##### Input #####
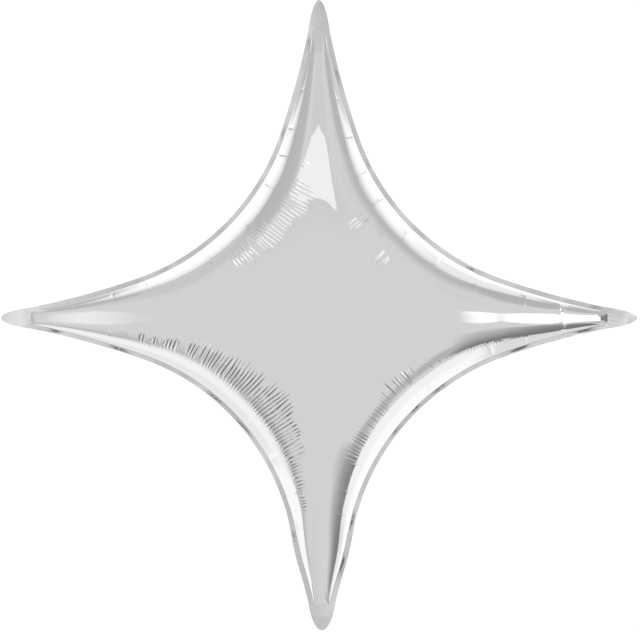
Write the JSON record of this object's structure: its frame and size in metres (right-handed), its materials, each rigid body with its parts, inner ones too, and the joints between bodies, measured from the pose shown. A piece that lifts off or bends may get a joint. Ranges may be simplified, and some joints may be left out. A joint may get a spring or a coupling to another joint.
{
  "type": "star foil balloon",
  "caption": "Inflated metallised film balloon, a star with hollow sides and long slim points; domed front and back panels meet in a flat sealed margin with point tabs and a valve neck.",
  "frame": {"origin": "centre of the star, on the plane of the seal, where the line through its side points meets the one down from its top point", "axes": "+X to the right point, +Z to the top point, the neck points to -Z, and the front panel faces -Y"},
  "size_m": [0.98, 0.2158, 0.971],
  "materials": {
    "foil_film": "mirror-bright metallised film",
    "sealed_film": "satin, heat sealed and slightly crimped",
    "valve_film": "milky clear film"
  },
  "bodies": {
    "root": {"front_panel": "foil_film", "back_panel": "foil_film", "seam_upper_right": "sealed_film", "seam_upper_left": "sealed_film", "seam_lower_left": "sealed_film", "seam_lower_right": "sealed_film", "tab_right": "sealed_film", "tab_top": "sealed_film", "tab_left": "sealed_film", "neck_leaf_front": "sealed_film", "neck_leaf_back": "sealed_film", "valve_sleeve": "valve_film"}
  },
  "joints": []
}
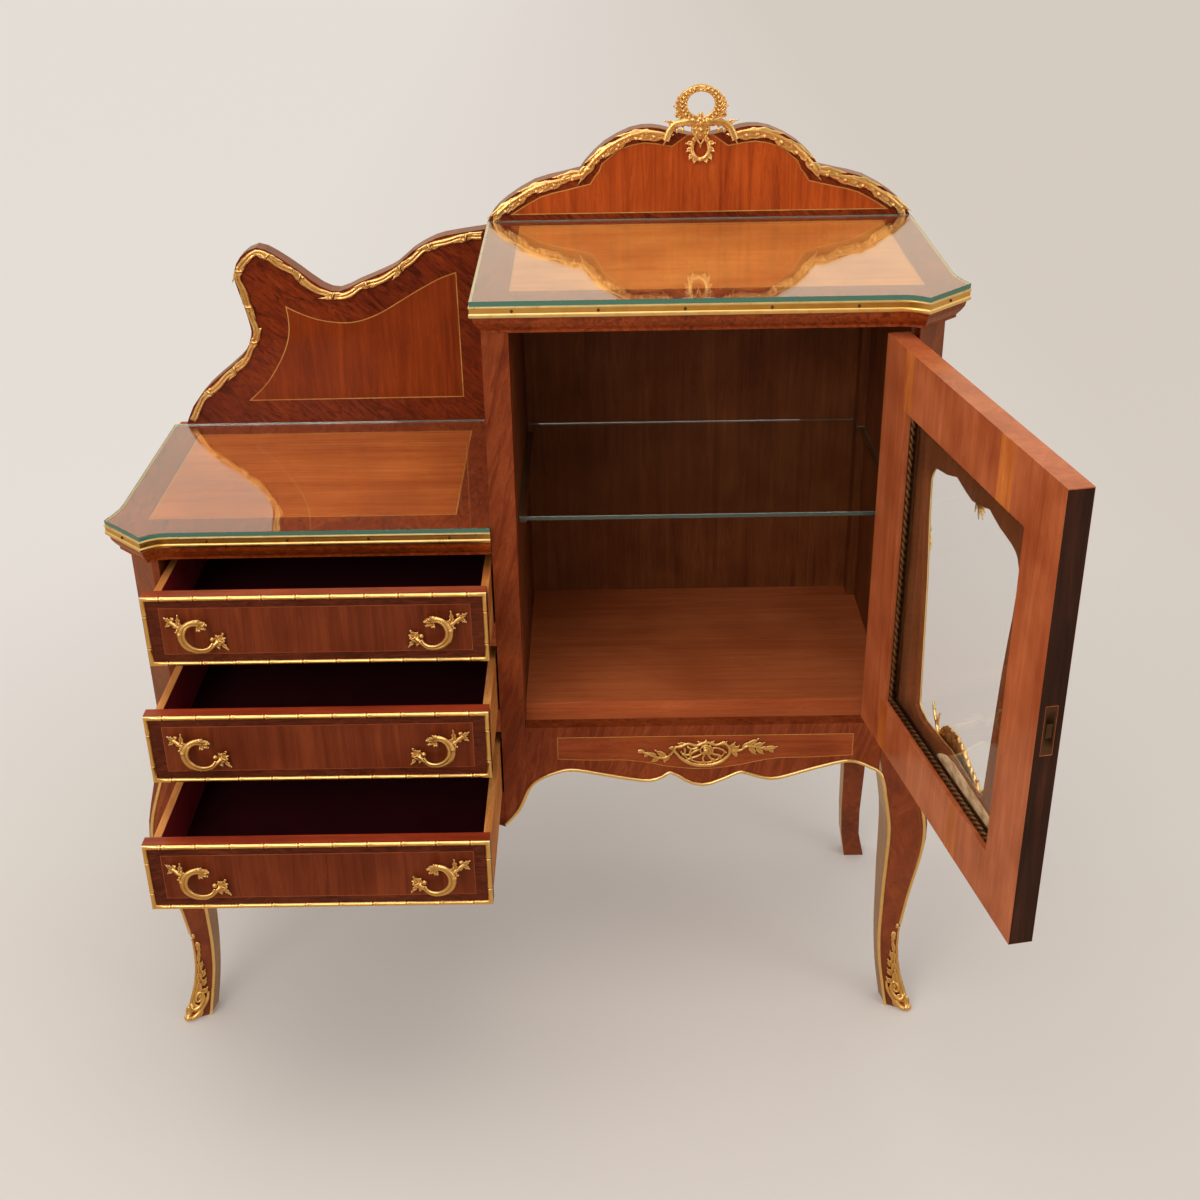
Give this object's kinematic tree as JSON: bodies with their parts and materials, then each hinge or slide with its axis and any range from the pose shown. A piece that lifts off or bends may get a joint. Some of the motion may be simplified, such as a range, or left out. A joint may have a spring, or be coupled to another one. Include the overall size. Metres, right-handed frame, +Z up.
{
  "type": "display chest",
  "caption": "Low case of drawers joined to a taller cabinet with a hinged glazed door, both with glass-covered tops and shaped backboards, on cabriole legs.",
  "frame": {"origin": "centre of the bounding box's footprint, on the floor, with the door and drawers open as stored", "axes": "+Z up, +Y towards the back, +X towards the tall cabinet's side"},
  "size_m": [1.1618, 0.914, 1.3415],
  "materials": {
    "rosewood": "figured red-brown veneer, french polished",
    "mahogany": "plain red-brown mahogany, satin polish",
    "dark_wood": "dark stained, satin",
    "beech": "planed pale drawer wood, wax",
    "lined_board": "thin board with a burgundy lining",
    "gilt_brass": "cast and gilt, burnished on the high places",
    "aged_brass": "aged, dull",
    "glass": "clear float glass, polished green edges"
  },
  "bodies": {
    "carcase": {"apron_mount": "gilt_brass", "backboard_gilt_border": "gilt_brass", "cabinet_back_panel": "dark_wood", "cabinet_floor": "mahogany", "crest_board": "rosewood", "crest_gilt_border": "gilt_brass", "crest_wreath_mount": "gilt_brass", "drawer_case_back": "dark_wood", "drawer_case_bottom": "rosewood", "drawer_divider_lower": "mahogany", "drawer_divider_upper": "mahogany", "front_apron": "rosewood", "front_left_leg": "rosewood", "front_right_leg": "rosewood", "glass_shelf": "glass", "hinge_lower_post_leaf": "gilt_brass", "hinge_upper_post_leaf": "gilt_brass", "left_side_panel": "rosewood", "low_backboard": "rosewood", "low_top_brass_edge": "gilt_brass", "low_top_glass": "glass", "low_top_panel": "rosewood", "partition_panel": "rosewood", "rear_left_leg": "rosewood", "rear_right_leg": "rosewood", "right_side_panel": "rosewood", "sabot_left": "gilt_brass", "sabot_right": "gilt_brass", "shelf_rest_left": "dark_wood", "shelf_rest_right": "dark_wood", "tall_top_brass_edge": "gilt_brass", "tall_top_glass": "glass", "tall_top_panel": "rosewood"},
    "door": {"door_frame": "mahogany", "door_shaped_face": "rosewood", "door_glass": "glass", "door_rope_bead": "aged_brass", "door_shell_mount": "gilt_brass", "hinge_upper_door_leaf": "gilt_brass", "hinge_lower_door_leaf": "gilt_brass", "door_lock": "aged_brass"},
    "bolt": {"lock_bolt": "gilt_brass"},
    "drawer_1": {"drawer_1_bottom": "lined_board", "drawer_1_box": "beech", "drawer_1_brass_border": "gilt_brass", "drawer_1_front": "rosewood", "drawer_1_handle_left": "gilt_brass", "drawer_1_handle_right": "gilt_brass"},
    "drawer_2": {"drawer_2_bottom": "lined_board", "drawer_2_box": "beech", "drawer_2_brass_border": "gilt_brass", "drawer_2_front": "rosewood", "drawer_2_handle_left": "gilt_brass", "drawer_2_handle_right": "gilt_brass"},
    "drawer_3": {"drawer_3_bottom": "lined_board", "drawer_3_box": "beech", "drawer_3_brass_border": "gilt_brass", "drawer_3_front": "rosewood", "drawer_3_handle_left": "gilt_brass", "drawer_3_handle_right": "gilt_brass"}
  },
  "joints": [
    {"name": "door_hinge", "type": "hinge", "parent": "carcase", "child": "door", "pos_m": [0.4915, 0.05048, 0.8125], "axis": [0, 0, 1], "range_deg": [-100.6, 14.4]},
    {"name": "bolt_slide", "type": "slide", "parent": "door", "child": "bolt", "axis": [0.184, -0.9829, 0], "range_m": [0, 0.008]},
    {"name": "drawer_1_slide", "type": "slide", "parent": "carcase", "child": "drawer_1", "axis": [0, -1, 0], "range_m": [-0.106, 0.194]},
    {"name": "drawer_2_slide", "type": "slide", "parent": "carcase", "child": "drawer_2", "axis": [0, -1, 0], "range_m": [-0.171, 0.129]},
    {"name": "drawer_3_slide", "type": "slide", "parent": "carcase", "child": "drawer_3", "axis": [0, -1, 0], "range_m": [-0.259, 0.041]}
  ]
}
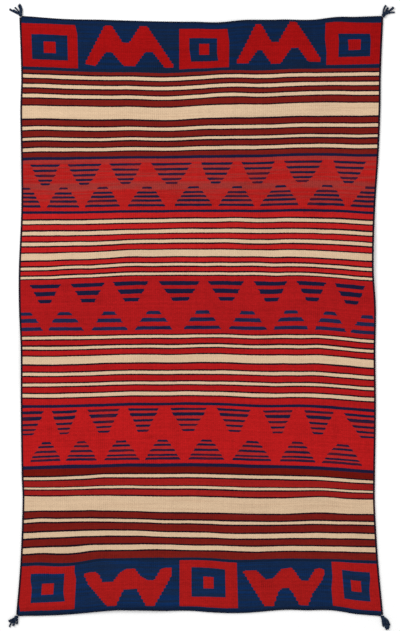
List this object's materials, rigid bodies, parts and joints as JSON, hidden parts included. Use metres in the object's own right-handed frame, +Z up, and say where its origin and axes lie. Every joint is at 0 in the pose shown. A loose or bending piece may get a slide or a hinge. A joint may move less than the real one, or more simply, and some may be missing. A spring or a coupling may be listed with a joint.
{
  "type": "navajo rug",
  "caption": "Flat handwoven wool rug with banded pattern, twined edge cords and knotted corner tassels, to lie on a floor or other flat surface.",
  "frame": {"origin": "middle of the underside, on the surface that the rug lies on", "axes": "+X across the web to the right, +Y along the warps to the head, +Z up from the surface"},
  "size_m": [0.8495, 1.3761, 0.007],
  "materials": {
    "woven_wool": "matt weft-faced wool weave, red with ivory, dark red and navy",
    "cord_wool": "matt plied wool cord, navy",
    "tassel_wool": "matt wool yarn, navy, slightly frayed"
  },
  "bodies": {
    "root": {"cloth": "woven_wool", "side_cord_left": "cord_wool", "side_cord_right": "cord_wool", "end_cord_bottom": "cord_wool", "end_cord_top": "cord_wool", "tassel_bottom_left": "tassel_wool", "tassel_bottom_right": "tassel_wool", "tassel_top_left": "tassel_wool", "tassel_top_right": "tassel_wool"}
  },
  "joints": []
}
#####
* **Task to complete**: Your task is to repeat every entry exactly.

* **Answer for this exercise**:
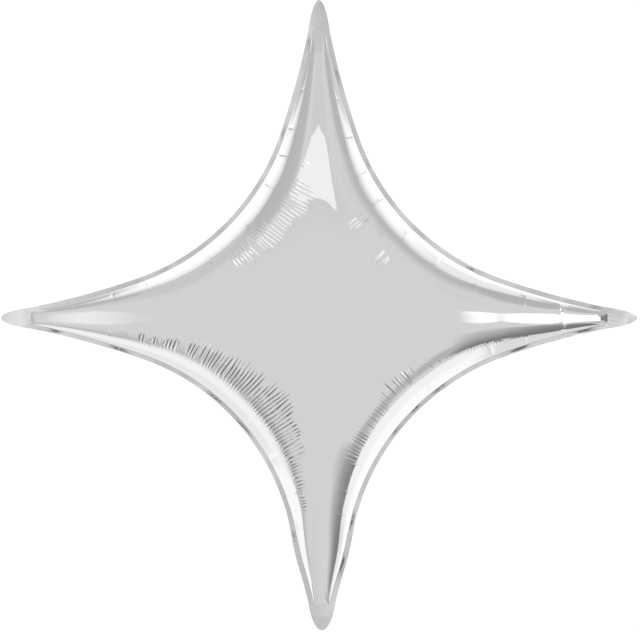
Write the JSON record of this object's structure: its frame and size in metres (right-handed), its materials, each rigid body with its parts, inner ones too, and the joints between bodies, measured from the pose shown. A piece that lifts off or bends may get a joint. Ranges may be simplified, and some joints may be left out. A joint may get a spring or a coupling to another joint.
{
  "type": "star foil balloon",
  "caption": "Inflated metallised film balloon, a star with hollow sides and long slim points; domed front and back panels meet in a flat sealed margin with point tabs and a valve neck.",
  "frame": {"origin": "centre of the star, on the plane of the seal, where the line through its side points meets the one down from its top point", "axes": "+X to the right point, +Z to the top point, the neck points to -Z, and the front panel faces -Y"},
  "size_m": [0.98, 0.2158, 0.971],
  "materials": {
    "foil_film": "mirror-bright metallised film",
    "sealed_film": "satin, heat sealed and slightly crimped",
    "valve_film": "milky clear film"
  },
  "bodies": {
    "root": {"front_panel": "foil_film", "back_panel": "foil_film", "seam_upper_right": "sealed_film", "seam_upper_left": "sealed_film", "seam_lower_left": "sealed_film", "seam_lower_right": "sealed_film", "tab_right": "sealed_film", "tab_top": "sealed_film", "tab_left": "sealed_film", "neck_leaf_front": "sealed_film", "neck_leaf_back": "sealed_film", "valve_sleeve": "valve_film"}
  },
  "joints": []
}
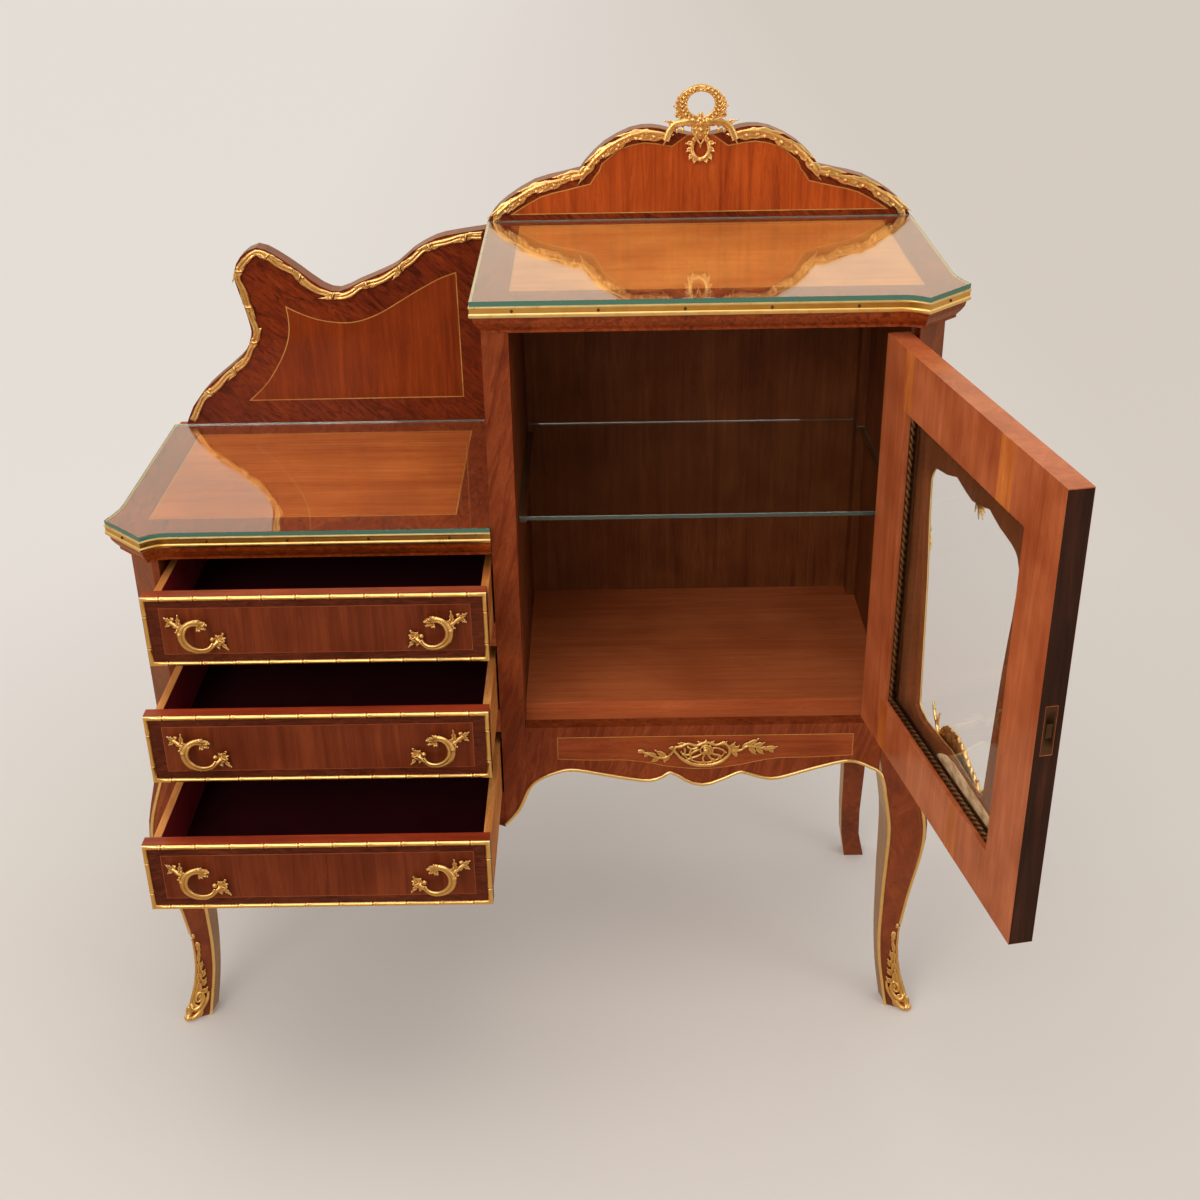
Give this object's kinematic tree as JSON: bodies with their parts and materials, then each hinge or slide with its axis and any range from the pose shown. A piece that lifts off or bends may get a joint. Some of the motion may be simplified, such as a range, or left out. A joint may have a spring, or be coupled to another one. Include the overall size. Metres, right-handed frame, +Z up.
{
  "type": "display chest",
  "caption": "Low case of drawers joined to a taller cabinet with a hinged glazed door, both with glass-covered tops and shaped backboards, on cabriole legs.",
  "frame": {"origin": "centre of the bounding box's footprint, on the floor, with the door and drawers open as stored", "axes": "+Z up, +Y towards the back, +X towards the tall cabinet's side"},
  "size_m": [1.1618, 0.914, 1.3415],
  "materials": {
    "rosewood": "figured red-brown veneer, french polished",
    "mahogany": "plain red-brown mahogany, satin polish",
    "dark_wood": "dark stained, satin",
    "beech": "planed pale drawer wood, wax",
    "lined_board": "thin board with a burgundy lining",
    "gilt_brass": "cast and gilt, burnished on the high places",
    "aged_brass": "aged, dull",
    "glass": "clear float glass, polished green edges"
  },
  "bodies": {
    "carcase": {"apron_mount": "gilt_brass", "backboard_gilt_border": "gilt_brass", "cabinet_back_panel": "dark_wood", "cabinet_floor": "mahogany", "crest_board": "rosewood", "crest_gilt_border": "gilt_brass", "crest_wreath_mount": "gilt_brass", "drawer_case_back": "dark_wood", "drawer_case_bottom": "rosewood", "drawer_divider_lower": "mahogany", "drawer_divider_upper": "mahogany", "front_apron": "rosewood", "front_left_leg": "rosewood", "front_right_leg": "rosewood", "glass_shelf": "glass", "hinge_lower_post_leaf": "gilt_brass", "hinge_upper_post_leaf": "gilt_brass", "left_side_panel": "rosewood", "low_backboard": "rosewood", "low_top_brass_edge": "gilt_brass", "low_top_glass": "glass", "low_top_panel": "rosewood", "partition_panel": "rosewood", "rear_left_leg": "rosewood", "rear_right_leg": "rosewood", "right_side_panel": "rosewood", "sabot_left": "gilt_brass", "sabot_right": "gilt_brass", "shelf_rest_left": "dark_wood", "shelf_rest_right": "dark_wood", "tall_top_brass_edge": "gilt_brass", "tall_top_glass": "glass", "tall_top_panel": "rosewood"},
    "door": {"door_frame": "mahogany", "door_shaped_face": "rosewood", "door_glass": "glass", "door_rope_bead": "aged_brass", "door_shell_mount": "gilt_brass", "hinge_upper_door_leaf": "gilt_brass", "hinge_lower_door_leaf": "gilt_brass", "door_lock": "aged_brass"},
    "bolt": {"lock_bolt": "gilt_brass"},
    "drawer_1": {"drawer_1_bottom": "lined_board", "drawer_1_box": "beech", "drawer_1_brass_border": "gilt_brass", "drawer_1_front": "rosewood", "drawer_1_handle_left": "gilt_brass", "drawer_1_handle_right": "gilt_brass"},
    "drawer_2": {"drawer_2_bottom": "lined_board", "drawer_2_box": "beech", "drawer_2_brass_border": "gilt_brass", "drawer_2_front": "rosewood", "drawer_2_handle_left": "gilt_brass", "drawer_2_handle_right": "gilt_brass"},
    "drawer_3": {"drawer_3_bottom": "lined_board", "drawer_3_box": "beech", "drawer_3_brass_border": "gilt_brass", "drawer_3_front": "rosewood", "drawer_3_handle_left": "gilt_brass", "drawer_3_handle_right": "gilt_brass"}
  },
  "joints": [
    {"name": "door_hinge", "type": "hinge", "parent": "carcase", "child": "door", "pos_m": [0.4915, 0.05048, 0.8125], "axis": [0, 0, 1], "range_deg": [-100.6, 14.4]},
    {"name": "bolt_slide", "type": "slide", "parent": "door", "child": "bolt", "axis": [0.184, -0.9829, 0], "range_m": [0, 0.008]},
    {"name": "drawer_1_slide", "type": "slide", "parent": "carcase", "child": "drawer_1", "axis": [0, -1, 0], "range_m": [-0.106, 0.194]},
    {"name": "drawer_2_slide", "type": "slide", "parent": "carcase", "child": "drawer_2", "axis": [0, -1, 0], "range_m": [-0.171, 0.129]},
    {"name": "drawer_3_slide", "type": "slide", "parent": "carcase", "child": "drawer_3", "axis": [0, -1, 0], "range_m": [-0.259, 0.041]}
  ]
}
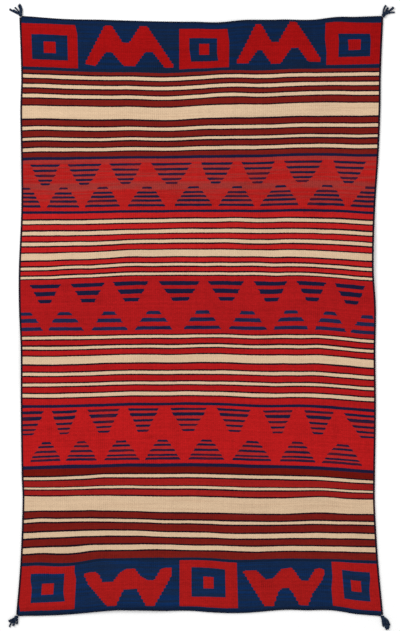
List this object's materials, rigid bodies, parts and joints as JSON, hidden parts included. Use metres in the object's own right-handed frame, +Z up, and say where its origin and axes lie. Every joint is at 0 in the pose shown. A loose or bending piece may get a slide or a hinge. A joint may move less than the real one, or more simply, and some may be missing. A spring or a coupling may be listed with a joint.
{
  "type": "navajo rug",
  "caption": "Flat handwoven wool rug with banded pattern, twined edge cords and knotted corner tassels, to lie on a floor or other flat surface.",
  "frame": {"origin": "middle of the underside, on the surface that the rug lies on", "axes": "+X across the web to the right, +Y along the warps to the head, +Z up from the surface"},
  "size_m": [0.8495, 1.3761, 0.007],
  "materials": {
    "woven_wool": "matt weft-faced wool weave, red with ivory, dark red and navy",
    "cord_wool": "matt plied wool cord, navy",
    "tassel_wool": "matt wool yarn, navy, slightly frayed"
  },
  "bodies": {
    "root": {"cloth": "woven_wool", "side_cord_left": "cord_wool", "side_cord_right": "cord_wool", "end_cord_bottom": "cord_wool", "end_cord_top": "cord_wool", "tassel_bottom_left": "tassel_wool", "tassel_bottom_right": "tassel_wool", "tassel_top_left": "tassel_wool", "tassel_top_right": "tassel_wool"}
  },
  "joints": []
}